Già durante lo scorso giugno, con Mario Draghi a Palazzo Chigi, l’ipotesi di un ritocco del 1,5% per la rete che fa capo ad Autostrade per l’Italia (Aspi) era stata esplicitata da Roberto Tomasi, amministratore delegato della società, che l’aveva previsto nel piano economico e finanziario dell’azienda. Oggi però, a differenza del periodo fino al 2018, il governo è coinvolto in prima persona nella questione, dato che l’azionista di maggioranza è diventato un ente pubblico, ossia l’impresa partecipata statale Cassa Depositi e Prestiti.

Tariffe autostradali, cosa prevede il nuovo meccanismo per le tariffe

La scorsa estate il provvedimento che avrebbe portato ad un rincaro dei pedaggi è stato poi congelato dall’esecutivo guidato dall’ex capo della Bce. Il motivo – oltre all’impopolarità degli aumenti tariffari – va ricercato nel nuovo sistema di concessioni elaborato dall’Autorità di regolazione dei trasporti (Art), l’ente indipendente fondato nel dicembre del 2011 con sede al Lingotto di Torino. Stiamo parlando di una modifica che riguarderà proprio la rete autostradale gestita da Aspi, con una sola altra eccezione.

Nello specifico, il piano stilato da Art prevede l’introduzione di un nuovo schema di concessione, costituito da un differente meccanismo di adeguamento delle tariffe autostradali. Entrerà in vigore dal 1° gennaio 2023 – come confermato anche dai vertici di Aspi – e riguarderà tutte le tratte di competenza di Autostrade per l’Italia, con l’aggiunta della Tangenziale Esterna Est di Milano, la cosiddetta A58, gestita dalla società Tangenziale Esterna spa del capoluogo lombardo.

Tariffe autostradali, la scelta del governo Meloni e l’opinione del ministro Salvini

Al momento risulta difficile prevedere quale portata avranno gli eventuali aumenti delle imposte per il transito sulla rete autostradale.
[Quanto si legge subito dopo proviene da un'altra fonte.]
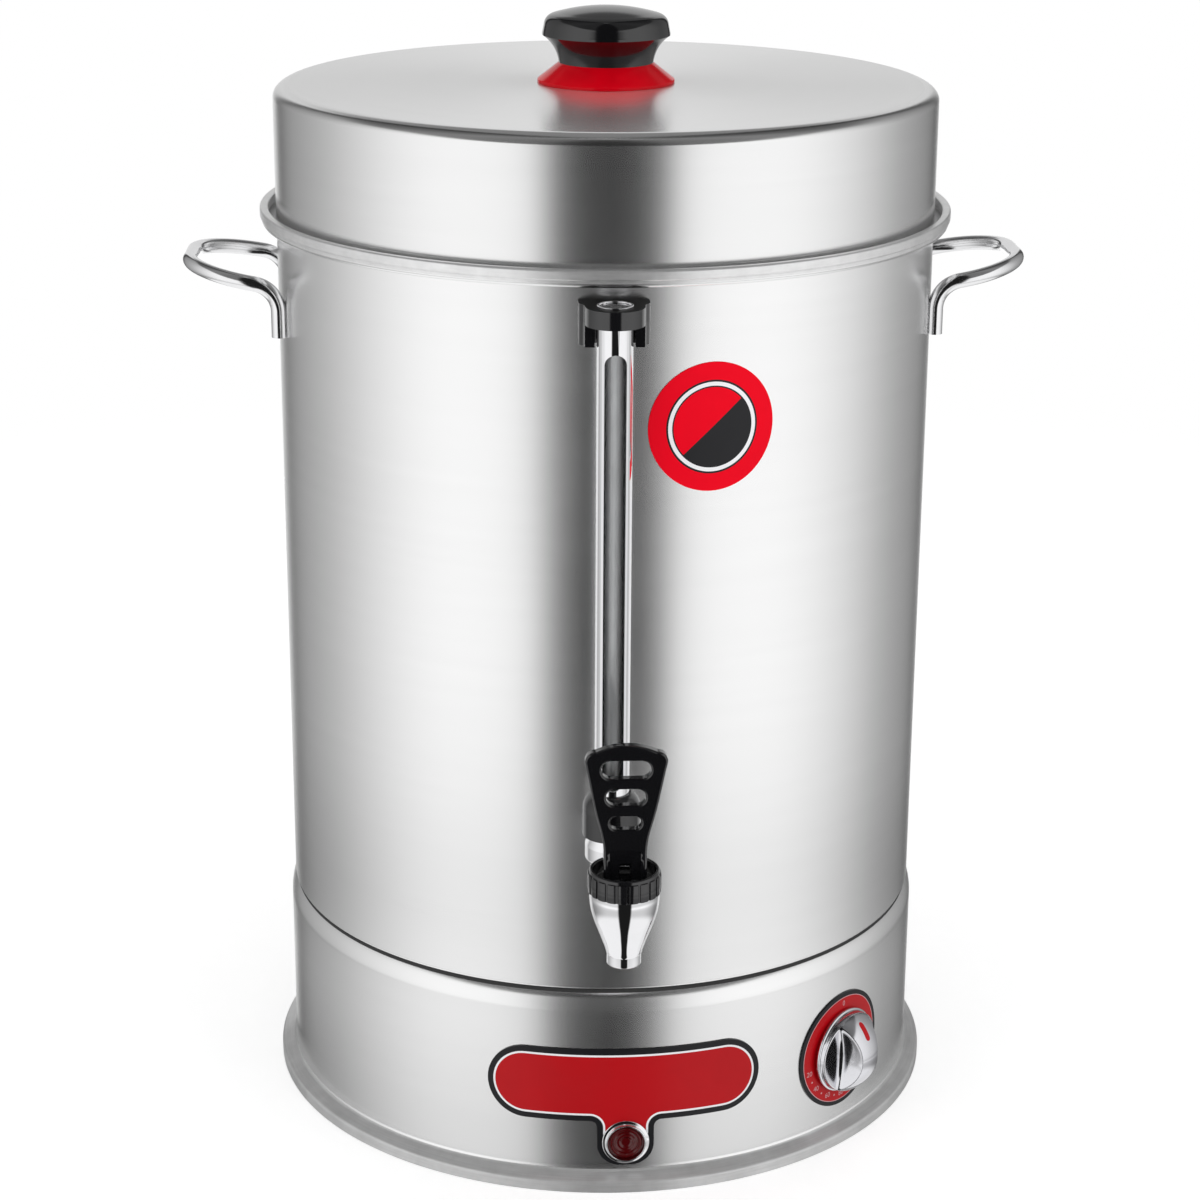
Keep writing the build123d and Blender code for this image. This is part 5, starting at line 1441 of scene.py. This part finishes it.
def knob_mesh():
    """Rings of points from the middle of the face out, down the side and back under it. The face's first
    ring is closed by a fan round a point in its middle."""
    radii = [0.15 * k for k in range(1, 143)] + [KNOB_R - 0.8 + 0.1 * k for k in range(1, 9)]
    rows = [[(p.x, p.y, knob_height(p.x, p.y)) for p in circle(radius, 360)] for radius in radii]
    rows += [[(p.x, p.y, z) for p in circle(radius, 360)] for radius, z in KNOB_SKIRT]
    mesh = skinned("control_knob", rows)
    with editing(mesh) as shell:
        shell.faces.ensure_lookup_table()
        bmesh.ops.poke(shell, faces=[shell.faces[-2]])
    smooth_but(outward(mesh), 50).materials.append(SATIN_CHROME)
    mesh.transform(DIAL_PLACE)
    return mesh


fit(linked("control_knob", knob_mesh()), "knob", "chrome", "thermostat_knob")

# %% [markdown]
# The pointer is a red inlay: a pill laid on the knob's dome, a hair above it, with a short edge into it.

# %% Pointer
POINTER_L, POINTER_W, POINTER_Y, POINTER_STEPS, POINTER_SINK = 8.8, 3.3, 15.0, 20, -0.3
POINTER_FACE = [(0.4, 0.12), (0.9, 0.1), (1, 0.04), (1.05, POINTER_SINK)]


def pointer_row(k):
    """The points across the pill at one step along it, sunk at its two ends."""
    along = -math.cos(math.pi * k / POINTER_STEPS) * POINTER_L / 2
    past = max(abs(along) - (POINTER_L - POINTER_W) / 2, 0.0)
    half, y = math.sqrt(max((POINTER_W / 2) ** 2 - past ** 2, 0.01)), POINTER_Y + along
    face = [(-share, lift) for share, lift in reversed(POINTER_FACE)] + POINTER_FACE
    if k in (0, POINTER_STEPS):
        face = [(share, POINTER_SINK) for share, lift in face]
    return [(half * share, y, knob_height(half * share, y) + lift) for share, lift in face]


pointer = skinned("pointer_inlay", [pointer_row(k) for k in range(POINTER_STEPS + 1)], ring=False, caps=False)
pointer.shade_smooth()
pointer.materials.append(PRINT_RED)
pointer.transform(DIAL_PLACE)
fit(linked("pointer_inlay", pointer), "knob", "red_plastic", "knob_pointer")

# %% [markdown]
# ## Pieces that keep the frame's shape
#
# The rest of the small pieces are right as they are, and get a merged copy in their finish. They are
# listed with the body they ride on and the slot they fill.

# %% Pieces in merged copies
COPIES = [
    ("floor_plate", ZINC, "urn", "zinc_steel"),
    ("floor_pillars", ZINC, "urn", "zinc_steel"),
    ("floor_screws", ZINC, "urn", "zinc_steel"),
    ("rubber_feet", RUBBER, "urn", "black_rubber"),
    ("heating_element", POLISHED, "urn", "stainless"),
    ("element_nuts", ZINC, "urn", "zinc_steel"),
    ("thermal_cutout", GREY_PLASTIC, "urn", "grey_plastic"),
    ("thermostat", GREY_PLASTIC, "urn", "grey_plastic"),
    ("thermostat_bulb", POLISHED, "urn", "polished_steel"),
    ("thermostat_shaft", ZINC, "knob", "zinc_steel"),
    ("lamp_body", GREY_PLASTIC, "urn", "grey_plastic"),
    ("terminal_block", WHITE_PLASTIC, "urn", "white_plastic"),
    ("cable_gland", BLACK_SATIN, "urn", "black_plastic"),
    ("shank_gaskets", SILICONE, "urn", "silicone"),
    ("shank_nut", CHROME, "urn", "chrome"),
    ("tap_stem", POLISHED, "stem", "polished_steel"),
    ("seat_cup", SILICONE, "stem", "silicone"),
    ("lever", BLACK, "lever", "black_plastic"),
    ("lever_pin", POLISHED, "lever", "polished_steel"),
    ("gauge_seal_lower", RUBBER, "urn", "black_rubber"),
    ("gauge_seal_upper", RUBBER, "urn", "black_rubber"),
    ("gauge_cap", CHROME, "urn", "chrome"),
    ("bracket_screws", ZINC, "urn", "zinc_steel"),
    ("knob_screw", ZINC, "lid", "zinc_steel"),
]
for node, finish, body, slot in COPIES:
    fit(merged_copy(node, finish), body, slot, node)

# %% [markdown]
# The spring inside the tap stays on the urn, but the seat cup rises under it as the stem lifts. It gets a
# merged copy, with a mesh that no other piece shares.

# %% Spring
spring = fit(merged_copy("tap_spring", POLISHED), "urn", "polished_steel", "tap_spring")
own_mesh(spring)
Un elemento di incertezza è costituito anche da ciò che vorrà fare la maggioranza di centrodestra, con il ministro competente Matteo Salvini che non si è ancora espresso apertamente sulla questione.

Il titolare delle Infrastrutture e dei Trasporti si è sempre detto intenzionato ad abbattere le tariffe e ne ha parlato di recente con i vertici di Anas, ma solo per i pochi tratti di sua competenza, tra cui l’A24 Roma-Teramo e il Grande Raccordo Anulare della Capitale. Inoltre, per i prossimi dodici mesi, il dicastero ha in previsione l’utilizzo di un miliardo di euro per la manutenzione ordinaria e straordinaria di tutta la rete autostradale italiana, mossa che dovrebbe scongiurare almeno una parte dei rincari.

Tariffe autostradali, quali sono le tratte di competenza di Aspi

Ad oggi Aspi – il soggetto che verrebbe interessato maggiormente dall’aumento delle tariffe – controlla direttamente oltre la metà delle reti autostradali italiane. Di seguito vengono elencate nello specifico.

  • A1 – Autostrada del Sole / Milano-Napoli
  • A1 – Variante di Vallico / La Quercia-Aglio
  • A3 / Napoli Salerno
  • A4 – Serenissima / Milano-Brescia ovest
  • A7 – Autostrada dei Giovi / Serravalle Scrivia-Genova ovest dell’autostrada A7
  • A8 / Milano-Varese
  • A8 / Gallarate-innesto con A26
  • A9 / Lainate-Ponte Chiasso
  • A10 / Genova-Savona
  • A10 / Firenze-Pisa nord
  • A12 / Civitavecchia-Roma
  • A13 / Bologna-Padova
  • A14 / Bologna-Taranto
  • A16 / Napoli nord-Canosa di Puglia
  • A23 / Udine nord-Tarvisio
  • A26 / Genova Voltri-Innesto SS 33
  • A26 / diramazione A4 Stroppiana-Santhià
  • A26 / diramazione A7 Predosa-Bettole di Tortona
  • A27 / innesto A57-Pian di Vedoia
  • A30 / Caserta-Salerno

Le altre tratte d’Italia (A2, A19, A20, A24, l’Autostrada Catana-Siracusa, il Grande Raccordo Anulare di Roma e i raccordi secondari) sono in mano ad Anas, mentre tutti i tragitti rimanenti sono gestiti da diverse società locali.